§ **WRITTEN REQUEST**
Count the lines below that contain the word "JSON" and give only that number.

-- start --

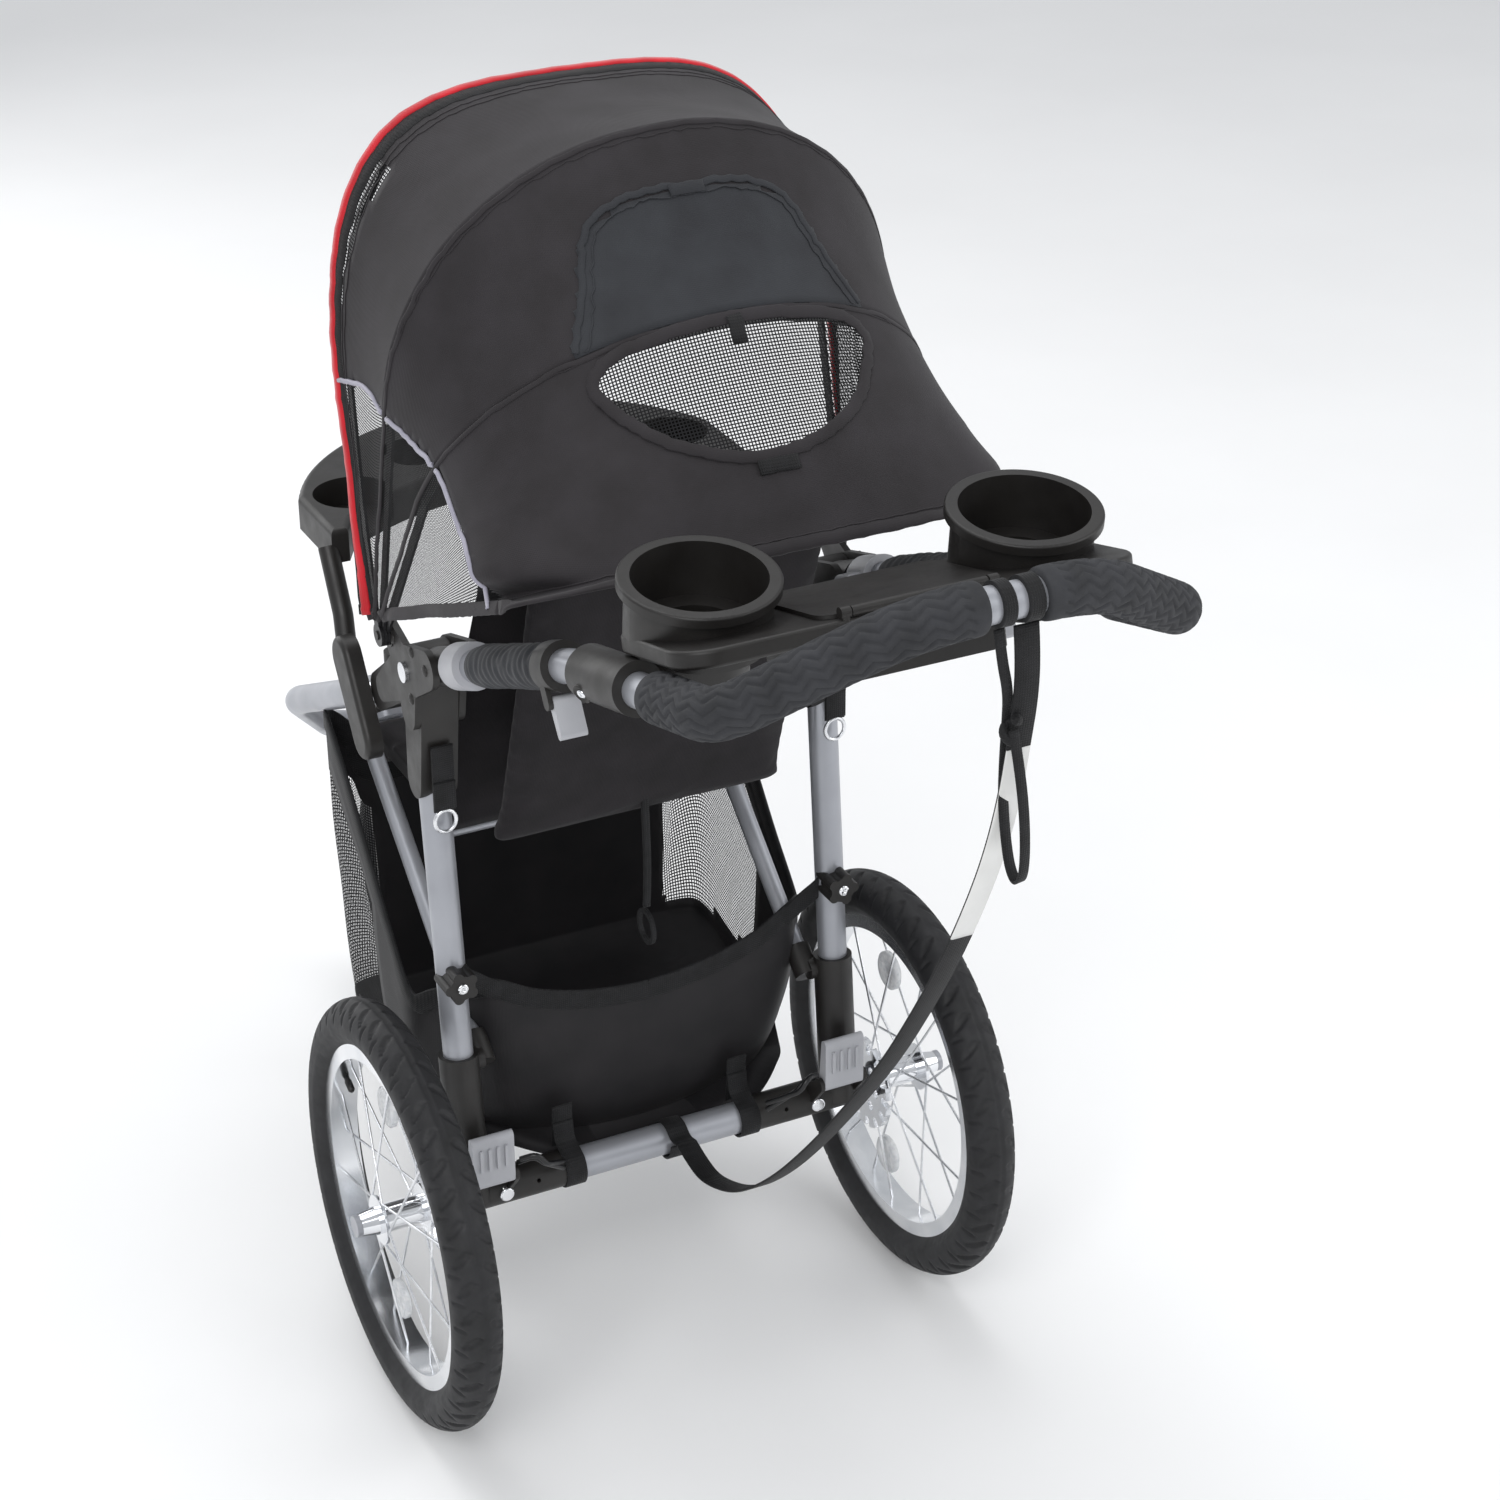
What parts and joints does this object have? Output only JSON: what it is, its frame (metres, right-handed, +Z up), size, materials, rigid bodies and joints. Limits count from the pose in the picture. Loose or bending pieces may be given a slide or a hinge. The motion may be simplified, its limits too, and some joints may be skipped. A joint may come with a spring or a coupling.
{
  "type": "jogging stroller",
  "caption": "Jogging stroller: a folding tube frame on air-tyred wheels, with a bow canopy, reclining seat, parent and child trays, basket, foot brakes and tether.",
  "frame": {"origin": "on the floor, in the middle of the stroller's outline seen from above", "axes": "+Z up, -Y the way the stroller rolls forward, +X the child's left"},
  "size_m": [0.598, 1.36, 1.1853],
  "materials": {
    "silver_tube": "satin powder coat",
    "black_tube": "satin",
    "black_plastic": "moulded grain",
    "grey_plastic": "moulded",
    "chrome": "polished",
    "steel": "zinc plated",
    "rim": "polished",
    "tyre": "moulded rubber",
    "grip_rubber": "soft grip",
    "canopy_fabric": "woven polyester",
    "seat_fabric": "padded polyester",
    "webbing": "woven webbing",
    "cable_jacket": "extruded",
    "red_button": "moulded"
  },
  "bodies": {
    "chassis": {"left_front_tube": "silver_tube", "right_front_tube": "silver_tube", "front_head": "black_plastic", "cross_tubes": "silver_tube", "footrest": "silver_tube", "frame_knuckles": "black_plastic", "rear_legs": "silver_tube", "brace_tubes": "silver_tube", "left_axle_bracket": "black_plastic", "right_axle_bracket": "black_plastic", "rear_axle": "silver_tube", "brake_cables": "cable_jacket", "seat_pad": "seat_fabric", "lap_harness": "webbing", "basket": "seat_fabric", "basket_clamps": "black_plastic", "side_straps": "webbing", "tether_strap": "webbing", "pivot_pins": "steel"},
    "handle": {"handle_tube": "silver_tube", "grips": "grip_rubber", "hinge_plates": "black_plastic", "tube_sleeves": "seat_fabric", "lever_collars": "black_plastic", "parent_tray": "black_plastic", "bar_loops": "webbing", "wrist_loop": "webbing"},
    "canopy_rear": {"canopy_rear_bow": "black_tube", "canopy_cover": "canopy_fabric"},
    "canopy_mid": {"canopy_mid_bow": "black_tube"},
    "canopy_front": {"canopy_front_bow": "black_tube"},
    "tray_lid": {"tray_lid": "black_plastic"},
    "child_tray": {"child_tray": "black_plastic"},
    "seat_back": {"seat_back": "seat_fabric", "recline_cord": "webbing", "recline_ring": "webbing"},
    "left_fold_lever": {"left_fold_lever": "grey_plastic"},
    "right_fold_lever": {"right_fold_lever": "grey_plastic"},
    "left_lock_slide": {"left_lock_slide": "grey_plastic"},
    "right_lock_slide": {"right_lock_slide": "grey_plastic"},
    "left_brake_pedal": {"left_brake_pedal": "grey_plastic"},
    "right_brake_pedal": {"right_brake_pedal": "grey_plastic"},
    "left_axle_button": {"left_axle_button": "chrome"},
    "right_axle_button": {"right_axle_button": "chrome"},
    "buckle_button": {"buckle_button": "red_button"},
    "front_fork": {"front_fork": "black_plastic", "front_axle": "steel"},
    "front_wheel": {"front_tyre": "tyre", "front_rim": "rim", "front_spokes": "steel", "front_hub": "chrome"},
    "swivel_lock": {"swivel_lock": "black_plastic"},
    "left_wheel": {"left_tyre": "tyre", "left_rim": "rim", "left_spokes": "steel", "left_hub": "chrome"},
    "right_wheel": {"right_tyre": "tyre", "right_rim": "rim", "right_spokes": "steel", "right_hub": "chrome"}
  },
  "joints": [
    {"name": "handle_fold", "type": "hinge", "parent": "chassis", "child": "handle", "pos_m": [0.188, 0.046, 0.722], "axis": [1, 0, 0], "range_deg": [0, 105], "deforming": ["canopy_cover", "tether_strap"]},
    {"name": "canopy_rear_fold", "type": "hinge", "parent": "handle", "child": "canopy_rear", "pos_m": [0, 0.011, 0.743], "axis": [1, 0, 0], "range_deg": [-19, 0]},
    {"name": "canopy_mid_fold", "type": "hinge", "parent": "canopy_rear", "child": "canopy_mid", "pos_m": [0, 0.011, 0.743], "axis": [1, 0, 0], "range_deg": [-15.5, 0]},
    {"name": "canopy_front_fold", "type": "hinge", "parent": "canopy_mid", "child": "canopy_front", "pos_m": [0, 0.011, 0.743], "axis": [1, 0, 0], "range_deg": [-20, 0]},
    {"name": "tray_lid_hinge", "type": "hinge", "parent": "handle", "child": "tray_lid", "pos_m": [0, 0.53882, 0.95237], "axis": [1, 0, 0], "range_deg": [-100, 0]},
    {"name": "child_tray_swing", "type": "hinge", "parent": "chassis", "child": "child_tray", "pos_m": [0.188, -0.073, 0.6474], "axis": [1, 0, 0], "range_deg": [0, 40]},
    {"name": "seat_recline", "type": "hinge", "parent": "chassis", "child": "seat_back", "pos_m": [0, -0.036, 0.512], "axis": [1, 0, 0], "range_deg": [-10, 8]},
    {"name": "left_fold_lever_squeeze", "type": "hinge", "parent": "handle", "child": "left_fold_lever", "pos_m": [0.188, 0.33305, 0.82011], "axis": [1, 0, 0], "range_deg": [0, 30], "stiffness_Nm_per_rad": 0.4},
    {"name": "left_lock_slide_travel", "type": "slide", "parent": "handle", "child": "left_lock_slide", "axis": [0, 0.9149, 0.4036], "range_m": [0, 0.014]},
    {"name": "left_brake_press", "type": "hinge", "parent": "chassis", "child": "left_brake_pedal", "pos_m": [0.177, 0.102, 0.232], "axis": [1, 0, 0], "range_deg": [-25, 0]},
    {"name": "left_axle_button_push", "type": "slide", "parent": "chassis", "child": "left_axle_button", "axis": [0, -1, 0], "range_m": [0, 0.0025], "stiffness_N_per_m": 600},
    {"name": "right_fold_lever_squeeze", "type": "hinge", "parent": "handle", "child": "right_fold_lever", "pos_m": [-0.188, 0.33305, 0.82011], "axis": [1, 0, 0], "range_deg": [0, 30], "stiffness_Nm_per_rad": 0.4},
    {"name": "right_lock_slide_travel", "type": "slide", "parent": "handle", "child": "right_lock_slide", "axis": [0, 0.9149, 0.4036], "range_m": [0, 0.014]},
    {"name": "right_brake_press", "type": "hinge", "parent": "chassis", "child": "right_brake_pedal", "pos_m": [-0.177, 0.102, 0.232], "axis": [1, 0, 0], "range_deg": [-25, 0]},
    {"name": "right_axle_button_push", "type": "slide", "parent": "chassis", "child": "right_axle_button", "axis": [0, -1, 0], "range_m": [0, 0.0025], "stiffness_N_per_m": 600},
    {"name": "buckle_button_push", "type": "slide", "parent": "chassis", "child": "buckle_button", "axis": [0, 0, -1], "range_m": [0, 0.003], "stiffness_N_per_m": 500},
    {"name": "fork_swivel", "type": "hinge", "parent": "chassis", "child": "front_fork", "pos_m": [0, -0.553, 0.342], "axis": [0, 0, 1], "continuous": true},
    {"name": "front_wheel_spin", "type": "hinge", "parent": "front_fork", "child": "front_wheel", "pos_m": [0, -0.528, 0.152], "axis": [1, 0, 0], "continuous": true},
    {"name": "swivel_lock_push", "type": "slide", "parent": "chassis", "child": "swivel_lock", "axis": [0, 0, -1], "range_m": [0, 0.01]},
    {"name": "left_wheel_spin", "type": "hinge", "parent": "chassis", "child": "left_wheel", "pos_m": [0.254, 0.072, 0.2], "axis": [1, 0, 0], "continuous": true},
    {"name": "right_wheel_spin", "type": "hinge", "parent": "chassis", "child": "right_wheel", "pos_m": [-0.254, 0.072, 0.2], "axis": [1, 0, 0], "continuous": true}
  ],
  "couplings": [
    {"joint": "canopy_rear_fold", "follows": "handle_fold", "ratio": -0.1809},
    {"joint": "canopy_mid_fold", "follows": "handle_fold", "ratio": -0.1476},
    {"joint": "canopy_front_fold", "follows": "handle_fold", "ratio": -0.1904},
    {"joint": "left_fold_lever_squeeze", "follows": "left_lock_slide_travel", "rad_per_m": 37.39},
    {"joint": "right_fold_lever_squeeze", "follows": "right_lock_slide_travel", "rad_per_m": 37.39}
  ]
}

-- end --
-- start --

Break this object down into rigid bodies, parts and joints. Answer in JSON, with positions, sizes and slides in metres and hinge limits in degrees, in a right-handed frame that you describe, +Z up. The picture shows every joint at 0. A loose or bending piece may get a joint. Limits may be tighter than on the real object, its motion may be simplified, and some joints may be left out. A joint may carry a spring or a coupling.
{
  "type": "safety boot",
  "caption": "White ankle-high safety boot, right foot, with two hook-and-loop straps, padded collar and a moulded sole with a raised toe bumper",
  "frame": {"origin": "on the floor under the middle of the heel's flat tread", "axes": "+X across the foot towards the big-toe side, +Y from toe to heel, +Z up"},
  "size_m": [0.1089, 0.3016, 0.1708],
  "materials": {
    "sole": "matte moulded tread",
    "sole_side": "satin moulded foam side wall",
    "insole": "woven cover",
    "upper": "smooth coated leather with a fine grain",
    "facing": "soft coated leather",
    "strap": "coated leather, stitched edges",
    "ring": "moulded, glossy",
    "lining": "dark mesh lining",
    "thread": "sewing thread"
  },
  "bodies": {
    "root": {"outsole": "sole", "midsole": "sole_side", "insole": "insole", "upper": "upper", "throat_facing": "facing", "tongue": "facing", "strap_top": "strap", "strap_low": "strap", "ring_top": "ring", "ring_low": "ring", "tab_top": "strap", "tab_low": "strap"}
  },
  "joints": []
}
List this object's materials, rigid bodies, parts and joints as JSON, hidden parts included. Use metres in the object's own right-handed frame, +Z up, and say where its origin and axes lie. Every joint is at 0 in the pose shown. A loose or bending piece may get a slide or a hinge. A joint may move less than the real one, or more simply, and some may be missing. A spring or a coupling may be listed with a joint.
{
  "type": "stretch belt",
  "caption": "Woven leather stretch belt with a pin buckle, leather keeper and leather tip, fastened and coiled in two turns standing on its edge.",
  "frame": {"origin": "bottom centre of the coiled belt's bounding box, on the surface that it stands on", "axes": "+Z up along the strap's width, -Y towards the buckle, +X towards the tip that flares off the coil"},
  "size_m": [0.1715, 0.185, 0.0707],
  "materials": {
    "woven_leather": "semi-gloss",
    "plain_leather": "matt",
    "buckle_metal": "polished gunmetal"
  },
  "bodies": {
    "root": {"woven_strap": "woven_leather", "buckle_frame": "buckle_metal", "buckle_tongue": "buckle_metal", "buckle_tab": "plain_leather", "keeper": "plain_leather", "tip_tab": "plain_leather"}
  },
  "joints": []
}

-- end --

§ **CORRECT RESPONSE**
3